Saturday, July 07, 2007

The Way the Crow Flies

The Way the Crow Flies, Anne-Marie MacDonald.

The Way the Crow Flies is a story about childhood, and about secrets and lies and how they affect lives in far-reaching ways that we'd never expect or imagine. Revolving around eight-year-old Madeleine and her father, an officer in the Royal Canadian Air Force, both with secrets to keep, the story is haunting and beautifully written.

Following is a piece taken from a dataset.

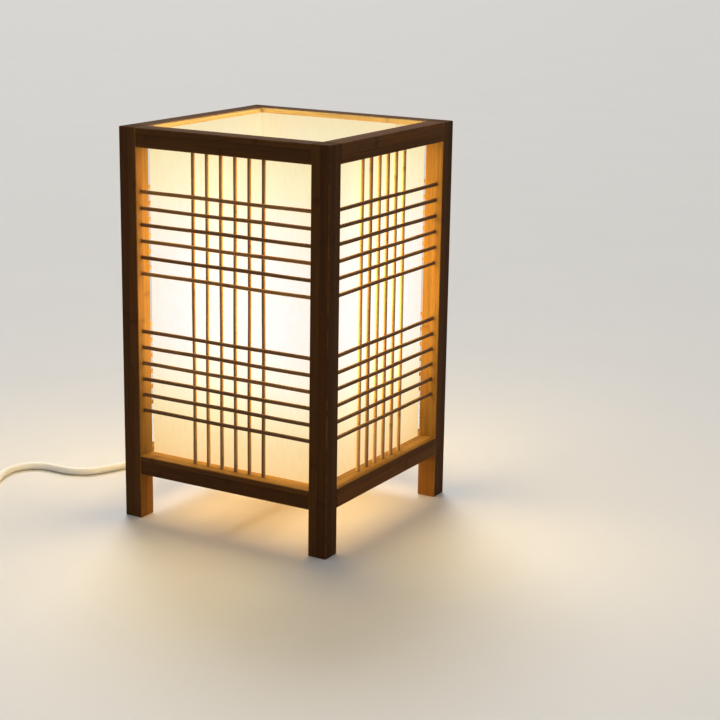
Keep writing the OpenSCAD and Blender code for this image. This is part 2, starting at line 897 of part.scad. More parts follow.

I started reading The Way the Crow Flies the day after I bought it at Powell's. MacDonald has a gift for writing childhood, at least the way we remember seeing the world when we were children. I set it aside so that I could finish reading Bleak House. I'm glad I did. Shortly after I picked it up again, The Way the Crow Flies took an unexpected (to me) turn. The story revolves around Madeleine, whose teacher who covers the windows of his fourth-grade classroom with holiday artwork, and makes a select group of little girls stay after school for "exercises." It's very difficult to read because MacDonald, through Madeleine McCarthy, is able to weave the progression of abuse and the manipulation of children by a predator into the rest of the events in Madeleine's childhood days in a way that is detailed without being graphic, offering a very clear picture of what is happening and how it is impacting Madeleine and the other children. As Madeleine is hiding her secrets, her father does a favor for an old friend who draws him into a political and ethical tangle, catching him up in his own secrets and lies. A child is murdered, and Madeleine and her father, each with their secrets to keep, may hold the key to solving the mystery.

The story is gripping, sad, beautiful, painful. MacDonald has a gift for writing relationships, depicting the unspoken undercurrents of a marriage, of the relationships between parents and children, of childhood friendships, of how we see one another so clearly and still cannot see the secrets others hold. She's able to write of children and adults in the ways that a child sees them, noticing the details but as yet uncolored by adult compassion and understanding. I almost put the book aside for good. I'm glad that I didn't because it's a haunting story, beautifully written. MacDonald is able to bring the story to a resolution that's hopeful and real. The Way the Crow Flies is partly a murder mystery, and partly a tale of love and loss and lies, how we hurt one another and eventually of how we help one another heal.

1 comment:

Literary Feline said...

I read The Way the Crow Flies earlier this year and loved it. You captured my thoughts exactly. Great review.